— START OF Data shown —
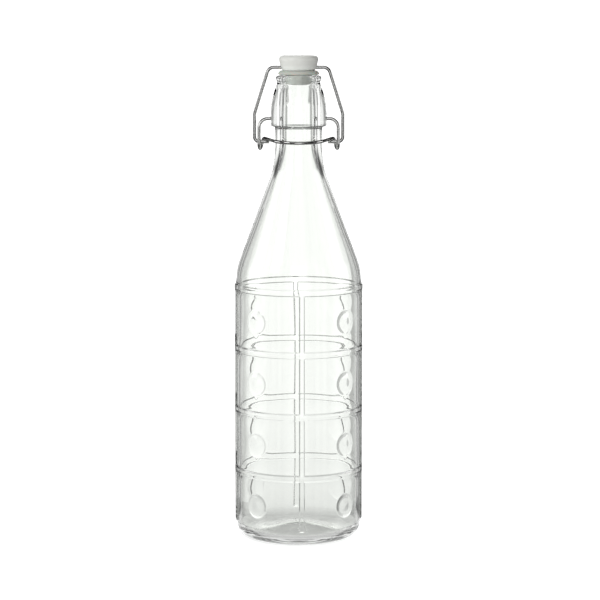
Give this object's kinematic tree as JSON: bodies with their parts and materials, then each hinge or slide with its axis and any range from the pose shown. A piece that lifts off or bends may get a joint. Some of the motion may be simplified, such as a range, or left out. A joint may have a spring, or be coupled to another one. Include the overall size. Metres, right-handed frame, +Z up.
{
  "type": "swing-top glass bottle",
  "caption": "Tall clear glass bottle with ring and upright ribs and round bosses, closed by a plastic stopper on a wire bail that a wire lever pulls down over its centre.",
  "frame": {"origin": "on the table, at the middle of the bottle's base", "axes": "+Z up along the bottle; the lever's thumb bar is at the front, -Y; the closure's pivots lie along X"},
  "size_m": [0.0848, 0.0848, 0.3194],
  "materials": {
    "glass": "clear pressed glass, very faint green at the edges",
    "stopper": "satin white moulded plastic",
    "seal": "pale translucent silicone rubber",
    "bail_steel": "bright drawn steel wire",
    "lever_steel": "bright drawn steel wire"
  },
  "bodies": {
    "bottle": {"bottle": "glass"},
    "lever": {"lever_wire": "lever_steel"},
    "bail": {"bail_wire": "bail_steel"},
    "stopper": {"stopper": "stopper", "gasket": "seal"}
  },
  "joints": [
    {"name": "lever_pivot", "type": "hinge", "parent": "bottle", "child": "lever", "pos_m": [0, 0, 0.2781], "axis": [-1, 0, 0], "range_deg": [0, 77]},
    {"name": "bail_pivot", "type": "hinge", "parent": "lever", "child": "bail", "pos_m": [0, 0.00134, 0.2627], "axis": [-1, 0, 0], "range_deg": [-55.1, 0]},
    {"name": "stopper_pivot", "type": "hinge", "parent": "bail", "child": "stopper", "pos_m": [0, 0, 0.3116], "axis": [-1, 0, 0], "range_deg": [-22, 0]}
  ],
  "couplings": [
    {"joint": "bail_pivot", "follows": "lever_pivot", "ratio": -0.715},
    {"joint": "stopper_pivot", "follows": "lever_pivot", "ratio": -0.285}
  ]
}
— END OF Data shown —
What to work on:
Take the listing above and set it down exactly.

Answer for this exercise:
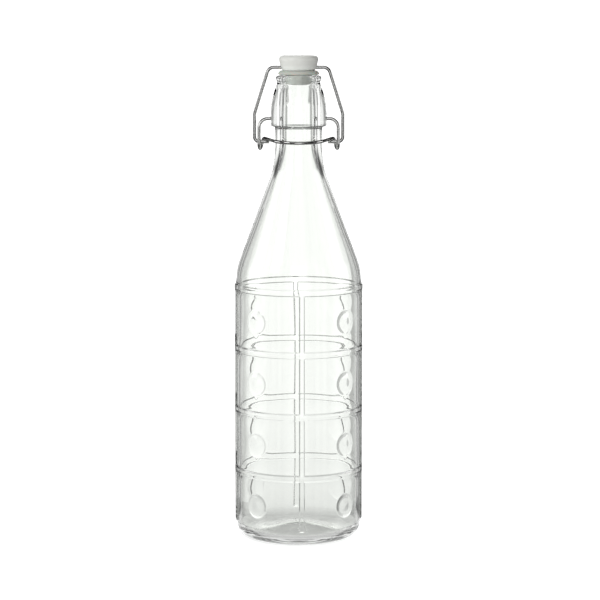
Give this object's kinematic tree as JSON: bodies with their parts and materials, then each hinge or slide with its axis and any range from the pose shown. A piece that lifts off or bends may get a joint. Some of the motion may be simplified, such as a range, or left out. A joint may have a spring, or be coupled to another one. Include the overall size. Metres, right-handed frame, +Z up.
{
  "type": "swing-top glass bottle",
  "caption": "Tall clear glass bottle with ring and upright ribs and round bosses, closed by a plastic stopper on a wire bail that a wire lever pulls down over its centre.",
  "frame": {"origin": "on the table, at the middle of the bottle's base", "axes": "+Z up along the bottle; the lever's thumb bar is at the front, -Y; the closure's pivots lie along X"},
  "size_m": [0.0848, 0.0848, 0.3194],
  "materials": {
    "glass": "clear pressed glass, very faint green at the edges",
    "stopper": "satin white moulded plastic",
    "seal": "pale translucent silicone rubber",
    "bail_steel": "bright drawn steel wire",
    "lever_steel": "bright drawn steel wire"
  },
  "bodies": {
    "bottle": {"bottle": "glass"},
    "lever": {"lever_wire": "lever_steel"},
    "bail": {"bail_wire": "bail_steel"},
    "stopper": {"stopper": "stopper", "gasket": "seal"}
  },
  "joints": [
    {"name": "lever_pivot", "type": "hinge", "parent": "bottle", "child": "lever", "pos_m": [0, 0, 0.2781], "axis": [-1, 0, 0], "range_deg": [0, 77]},
    {"name": "bail_pivot", "type": "hinge", "parent": "lever", "child": "bail", "pos_m": [0, 0.00134, 0.2627], "axis": [-1, 0, 0], "range_deg": [-55.1, 0]},
    {"name": "stopper_pivot", "type": "hinge", "parent": "bail", "child": "stopper", "pos_m": [0, 0, 0.3116], "axis": [-1, 0, 0], "range_deg": [-22, 0]}
  ],
  "couplings": [
    {"joint": "bail_pivot", "follows": "lever_pivot", "ratio": -0.715},
    {"joint": "stopper_pivot", "follows": "lever_pivot", "ratio": -0.285}
  ]
}